━━ Excerpted records ━━

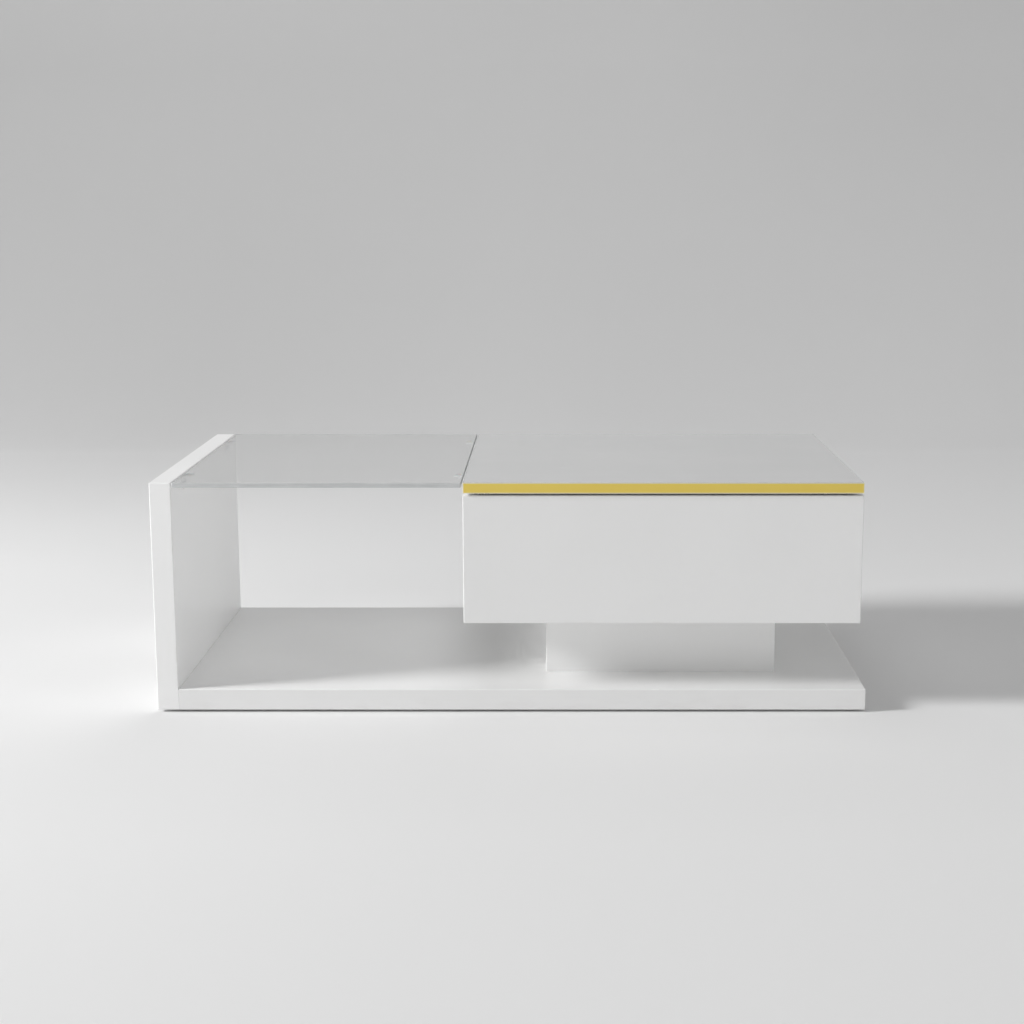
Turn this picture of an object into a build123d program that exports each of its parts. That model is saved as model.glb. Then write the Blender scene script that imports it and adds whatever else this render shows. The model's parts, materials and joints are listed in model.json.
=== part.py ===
from build123d import *
import os
from math import cos, sin, radians

# Lift-top coffee table.
# Frame: origin on the floor under the centre of the table, +X to the right,
# +Y to the back, +Z up. Millimetres.

os.makedirs("parts", exist_ok=True)

# ---------------------------------------------------------------- dimensions
WIDTH = 1200.0            # overall, X
DEPTH = 600.0             # overall, Y
HEIGHT = 394.0            # overall, Z
GLIDE_H = 4.0             # glides under the L-shaped stand
BOARD_T = 36.0            # side panel and base plate
EDGE_R = 1.5              # eased edge of every lacquered board
JOINT_R = 1.0             # eased edge of the base plate against the side panel

BOX_X0, BOX_X1 = -80.0, 588.0     # storage box, outside
BOX_Y0, BOX_Y1 = -297.0, 297.0
BOX_Z0, BOX_Z1 = 154.0, 372.0
WALL_T = 16.0             # walls and floor of the storage box

PED_X0, PED_X1 = 58.0, 458.0      # recessed pedestal between base and box
PED_Y0, PED_Y1 = -187.0, 187.0
PED_T = 18.0
BLOCK = 40.0              # square corner blocks inside the pedestal

LID_X0, LID_X1 = -79.5, 587.5
LID_Z0 = 376.0            # underside of the lid, 4 mm above the box
LID_BOARD_T = 13.0
LID_GLASS_T = 5.0
TRIM_T = 2.0              # brass strip on the front edge of the lid

SHELF_T = 8.0             # clear glass between side panel and box
SHELF_X0, SHELF_X1 = -562.5, -82.5

# lift mechanism, side view (Y, Z), lid closed
FRONT_PIVOT = (-190.0, 345.0)
REAR_PIVOT = (-130.0, 295.0)
ARM_L = 220.0             # pivot to pivot
OPEN_ANGLE = 115.0        # swing of the arms from closed to open
ARM_T = 3.0
REAR_ARM_W = 24.0
FRONT_ARM_W = 22.0
PIN_R = 4.0
RUN_FIT = 0.06            # radial clearance of the turning holes
LOOSE_FIT = 0.30          # radial clearance at the upper front pivot
TAIL_R = 45.0             # lever on the rear arm that the spring pulls
TAIL_ANGLE = -147.5
ANCHOR_Y = 100.0          # fixed end of the spring
TUBE_AT = 70.0            # cross tube, distance from the rear pivot
TUBE_R = 8.0
MID_X = (BOX_X0 + BOX_X1) / 2

TOP_Z = HEIGHT
BASE_Z0 = GLIDE_H
BASE_Z1 = GLIDE_H + BOARD_T
PANEL_X1 = -WIDTH / 2 + BOARD_T
FRONT = -DEPTH / 2
BACK = DEPTH / 2


# ------------------------------------------------------------------- helpers
def block(x0, x1, y0, y1, z0, z1):
    return Pos((x0 + x1) / 2, (y0 + y1) / 2, (z0 + z1) / 2) * Box(x1 - x0, y1 - y0, z1 - z0)


def rod_x(x0, x1, y, z, r):
    return Pos((x0 + x1) / 2, y, z) * Rot(0, 90, 0) * Cylinder(r, abs(x1 - x0))


def rod_y(y0, y1, x, z, r):
    return Pos(x, (y0 + y1) / 2, z) * Rot(90, 0, 0) * Cylinder(r, abs(y1 - y0))


def rod_z(z0, z1, x, y, r):
    return Pos(x, y, (z0 + z1) / 2) * Cylinder(r, abs(z1 - z0))


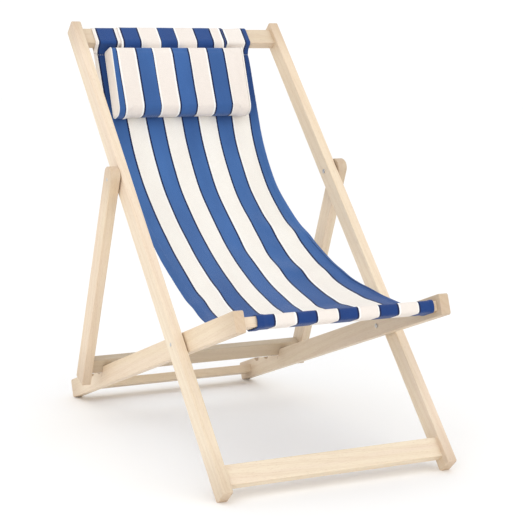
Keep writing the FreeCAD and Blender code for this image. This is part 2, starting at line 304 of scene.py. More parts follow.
def metal(name, colour, rough):
    m = Nodes(name)
    place = m.new("TexCoord")
    fine = m.noise(place.outputs["Object"], 900.0, 3.0)
    dull = m.noise(place.outputs["Object"], 160.0, 2.0)
    c = m.mix(m.ramp(dull, [(0.35, 0.0), (0.7, 1.0)]), colour,
              tuple(v * 0.72 for v in colour[:3]) + (1.0,))
    m.bsdf.inputs["Metallic"].default_value = 1.0
    r = m.math("ADD", rough, m.math("MULTIPLY", dull, 0.18))
    return m.finish(c, r, m.bump(fine, 0.00006, 0.5))


def nylon(name):
    m = Nodes(name)
    place = m.new("TexCoord")
    grain = m.noise(place.outputs["Object"], 1400.0, 2.0)
    tone = m.noise(place.outputs["Object"], 120.0, 2.0)
    c = m.mix(m.ramp(tone, [(0.3, 0.0), (0.7, 1.0)]), srgb(226, 220, 206), srgb(210, 202, 186))
    return m.finish(c, 0.55, m.bump(grain, 0.00008, 0.5))


CANVAS_BLUE = srgb(70, 115, 179)
CANVAS_BLUE_DEEP = srgb(27, 66, 132)
CANVAS_NAVY = srgb(20, 34, 78)
CANVAS_WHITE = srgb(255, 255, 253)
CANVAS_PALE = srgb(254, 251, 244)
CANVAS_CREAM = srgb(247, 238, 230)
CANVAS_CREAM_LOW = srgb(241, 231, 222)
STRIPE_SPAN = 0.5            # metres of cloth that one run of the stripe ramp covers
ALONG_SPAN = 1.4             # and that one run of the ramps along it covers, which hold ageing, fading and painted light
YARN_PITCH = 0.0011          # one repeat of the weave across the cloth
NAVY_SHARE = 0.22            # how far the unevenly dyed blue goes towards navy
THREAD_EDGE = 0.0031         # the darker threads at each edge of a blue stripe
THREAD_WHITE = 0.0032        # and the bleached threads just outside it


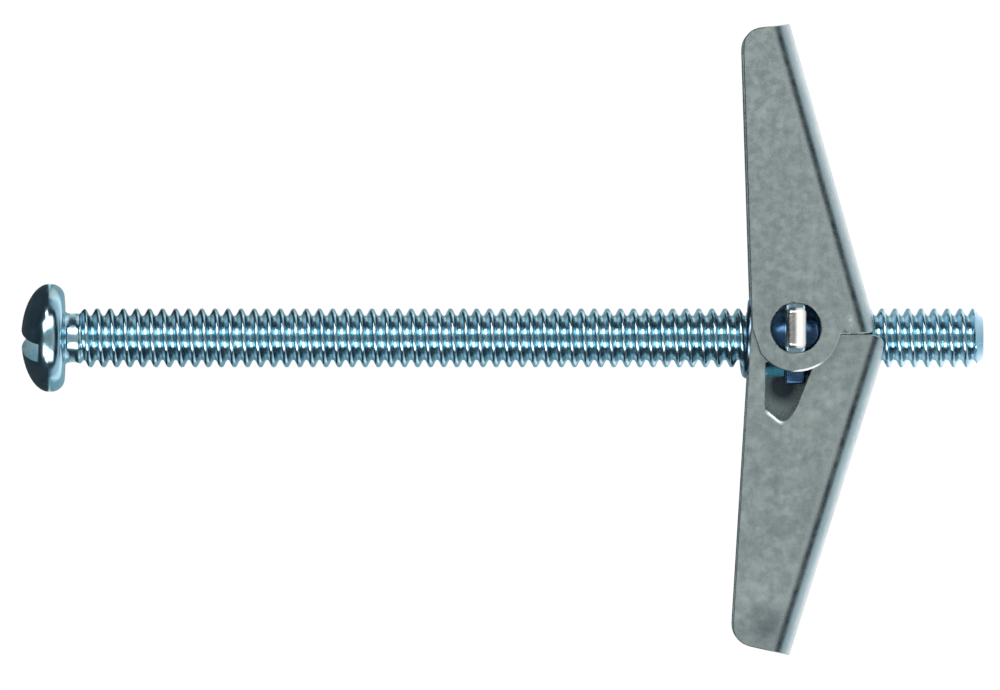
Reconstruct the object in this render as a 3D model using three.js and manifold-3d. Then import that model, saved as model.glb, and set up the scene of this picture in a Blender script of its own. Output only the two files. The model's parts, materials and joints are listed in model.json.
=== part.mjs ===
// Spring-wing toggle bolt: a slotted round-head machine screw, a trunnion nut that
// travels on its thread, two channel-shaped wings that fold about the nut's tabs, and
// the wire spring that throws the wings open.
//
// Millimetres. The origin is on the screw axis, in the plane under the head.
// +X runs along the screw from the head to the tip, the open wings reach along +Y
// and -Y, and the wings fold about an axis along Z.
import * as THREE from 'three';
import { mergeVertices } from 'three/addons/utils/BufferGeometryUtils.js';
import Module from 'manifold-3d';

const wasm = await Module();
wasm.setup();

// Driving dimensions.
const THREAD_PITCH = 25.4 / 24;
const THREAD_MAJOR_RADIUS = 2.38;
const THREAD_MINOR_RADIUS = 1.8;
const THREAD_SEGMENTS = 12;
const SCREW_LENGTH = 74.3;
const NECK_LENGTH = 1.0;
const NECK_RADIUS = 2.0;
const UNDERHEAD_FILLET = 0.45;
const TIP_CHAMFER = 0.6;
const HEAD_RADIUS = 4.38;
const HEAD_HEIGHT = 3.5;
const HEAD_RIM_LENGTH = 1.2;
const HEAD_RIM_DEPTH = 1.0;
const ROUND_SEGMENTS = 36;
const SLOT_WIDTH = 1.5;
const SLOT_DEPTH = 1.6;
const SLOT_TILT = THREE.MathUtils.degToRad(18);

const PIVOT_X = 59.1;
const PIVOT_Y = 0.8;
const SHEET = 0.8;
const HOLE_RADIUS = 2.05;
const INNER_CLEAR = 3.45;
const WING_GAP = 0.3;
const BEND_RADIUS = 2.0;
const SCREW_RELIEF_RADIUS = 3.0;
const ARC_SEGMENTS = 4;

const NUT_THICKNESS = 1.6;
const NUT_HALF_HEIGHT = 3.7;
const NUT_HALF_WIDTH = 3.1;
const TAB_HEIGHT = 3.15;
const TAB_PROUD = 0.35;
const COLLAR_RADIUS = 3.15;
const COLLAR_LENGTH = 1.8;
const TIP_COLLAR_LENGTH = 1.3;
const COLLAR_CHAMFER = 0.3;
const THREAD_CLEARANCE = 0.3;
const BORE_TURNS = 12;
const BORE_LEAD_TURNS = 3;

const WIRE_RADIUS = 0.4;
const COIL_RADIUS = 2.9;
const COIL_BEHIND_PIVOT = 4.15;
const COIL_ADVANCE = 1.0;
const COIL_POINTS = 16;
const LEG_HEIGHT = 13;
const LEG_END_Z = -0.8;
const WIRE_ARC_SEGMENTS = 4;
const WIRE_STEPS = 64;
const WEB_TOUCH_GAP = 0.2;

// How far a cutting body runs past what it cuts, and how near two points weld into one.
const CUT_MARGIN = 1;
const WELD_DISTANCE = 1e-4;

// The channel each wing is cut from, and the round clearance for the screw in its web.
const STOCK_REACH = 15;
const STOCK_LENGTH = 80;
const RELIEF_LENGTH = 40;
const RELIEF_SEGMENTS = 24;

// Each wing is drawn open, beside its pivot: x away from the head, y out to the tip.
const UPPER_WING = {
  innerFace: INNER_CLEAR + SHEET + WING_GAP,
  edgeDistance: 3.55,
  edgeLean: THREE.MathUtils.degToRad(1.8),
  webDistance: 6.2,
  webLean: THREE.MathUtils.degToRad(15.8),
  tipHeight: 24.45,
  tipSlope: THREE.MathUtils.degToRad(5.5),
  webEnd: -0.33,
  endRound: 0.4,
  earRadius: 3.53,
};
const LOWER_WING = {
  innerFace: INNER_CLEAR,
  edgeDistance: 3.6,
  edgeLean: THREE.MathUtils.degToRad(3.5),
  webDistance: 7.42,
  webLean: THREE.MathUtils.degToRad(17.4),
  tipHeight: 26.4,
  tipSlope: THREE.MathUtils.degToRad(12.5),
  webEnd: 0.63,
  endRound: 1.2,
  earRadius: 3.3,
};
const CORNER_ROUND = 1.7;
const EAR_START = THREE.MathUtils.degToRad(215);

// The window's corners from the pivot, [x, y]: a straight top under the ear, a slanted
// side, and a foot rounded between its first and last points about the middle one.
const WINDOW_TOP = [[-2.45, 2.75], [1.5, 2.75]];
const WINDOW_FOOT = [[0.1, 6.2], [-0.4, 7.4], [-1.15, 7.55]];
const WINDOW_CORNER = [-2.5, 6.5];

// Where each spring leg bends, [x from the coil, y, depth as a share of the coil radius].
const UPPER_LEG_BENDS = [[3.2, 8.0, 0.7], [1.1, 3.0, 1]];
const LOWER_LEG_BENDS = [[1.15, -3.0, 1], [1.9, -7.2, 0.8]];

// Materials.
const zinc = (colour, roughness) =>
  new THREE.MeshStandardMaterial({ color: colour, roughness, metalness: 1 });
const screwZinc = zinc(0x8fb0bf, 0.22);
const nutZinc = zinc(0xc9c7b4, 0.32);
const wingZinc = zinc(0x87928f, 0.42);
const springSteel = zinc(0x4d6f86, 0.3);

// Solids and back to geometry.
function toSolid(geometry) {
  geometry.deleteAttribute('normal');
  geometry.deleteAttribute('uv');
  const merged = mergeVertices(geometry, WELD_DISTANCE);
  return new wasm.Manifold(new wasm.Mesh({
    numProp: 3,
    vertProperties: new Float32Array(merged.attributes.position.array),
    triVerts: new Uint32Array(merged.index.array),
  }));
}

function toGeometry(solid) {
  const mesh = solid.getMesh();
  const geometry = new THREE.BufferGeometry();
  geometry.setAttribute('position', new THREE.BufferAttribute(mesh.vertProperties, 3));
  geometry.setIndex(new THREE.BufferAttribute(mesh.triVerts, 1));
  geometry.computeVertexNormals();
  return geometry;
}

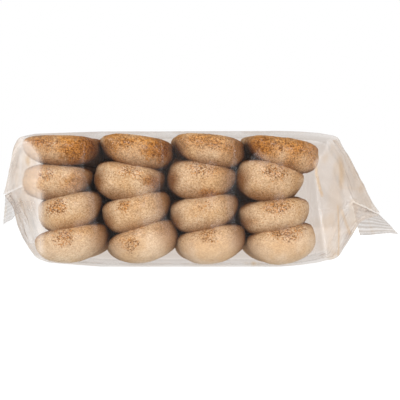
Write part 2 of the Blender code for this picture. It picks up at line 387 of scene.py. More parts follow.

━━━

> [Do this]: Take the entries above and copy them exactly from the first line through the line with "SHELF_X0, SHELF_X1 = -562.5, -82.5"; leave out every line after it.

> [Solution to the problem]:
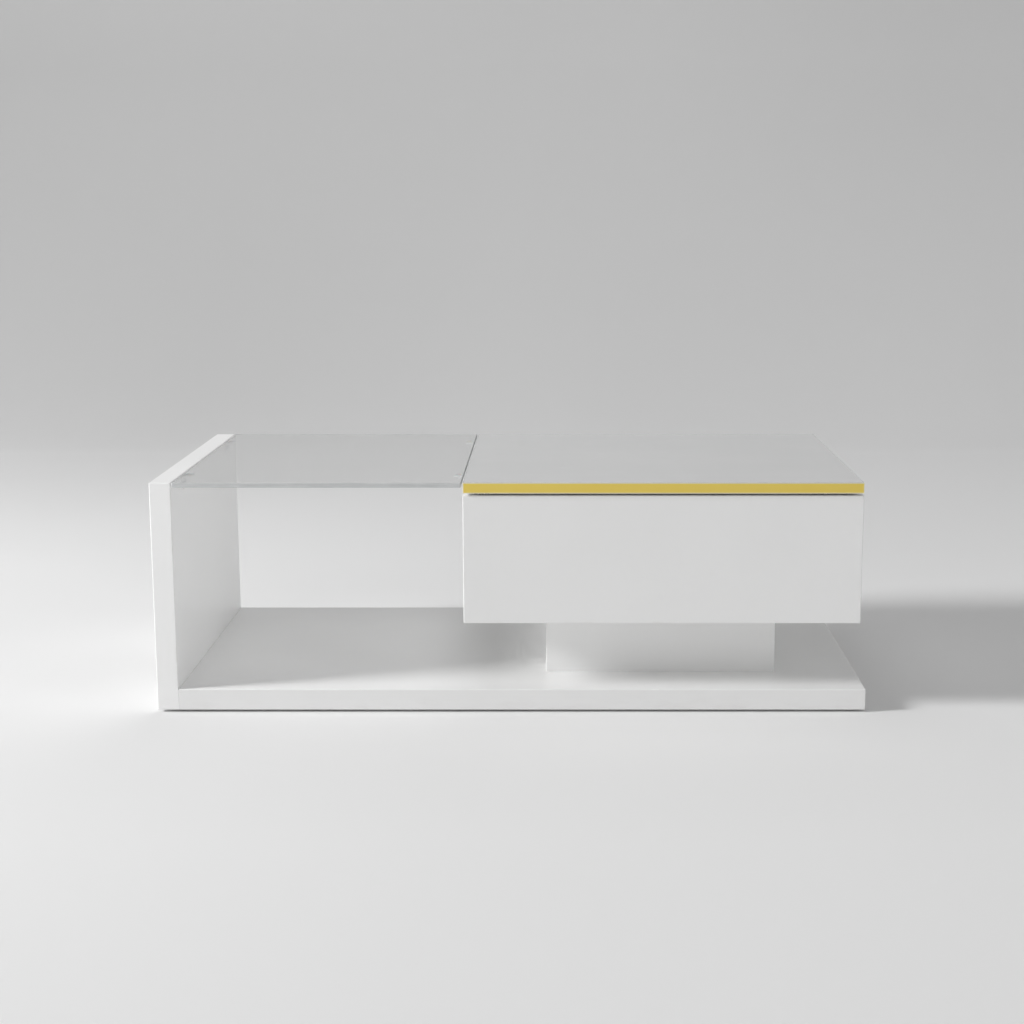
Turn this picture of an object into a build123d program that exports each of its parts. That model is saved as model.glb. Then write the Blender scene script that imports it and adds whatever else this render shows. The model's parts, materials and joints are listed in model.json.
=== part.py ===
from build123d import *
import os
from math import cos, sin, radians

# Lift-top coffee table.
# Frame: origin on the floor under the centre of the table, +X to the right,
# +Y to the back, +Z up. Millimetres.

os.makedirs("parts", exist_ok=True)

# ---------------------------------------------------------------- dimensions
WIDTH = 1200.0            # overall, X
DEPTH = 600.0             # overall, Y
HEIGHT = 394.0            # overall, Z
GLIDE_H = 4.0             # glides under the L-shaped stand
BOARD_T = 36.0            # side panel and base plate
EDGE_R = 1.5              # eased edge of every lacquered board
JOINT_R = 1.0             # eased edge of the base plate against the side panel

BOX_X0, BOX_X1 = -80.0, 588.0     # storage box, outside
BOX_Y0, BOX_Y1 = -297.0, 297.0
BOX_Z0, BOX_Z1 = 154.0, 372.0
WALL_T = 16.0             # walls and floor of the storage box

PED_X0, PED_X1 = 58.0, 458.0      # recessed pedestal between base and box
PED_Y0, PED_Y1 = -187.0, 187.0
PED_T = 18.0
BLOCK = 40.0              # square corner blocks inside the pedestal

LID_X0, LID_X1 = -79.5, 587.5
LID_Z0 = 376.0            # underside of the lid, 4 mm above the box
LID_BOARD_T = 13.0
LID_GLASS_T = 5.0
TRIM_T = 2.0              # brass strip on the front edge of the lid

SHELF_T = 8.0             # clear glass between side panel and box
SHELF_X0, SHELF_X1 = -562.5, -82.5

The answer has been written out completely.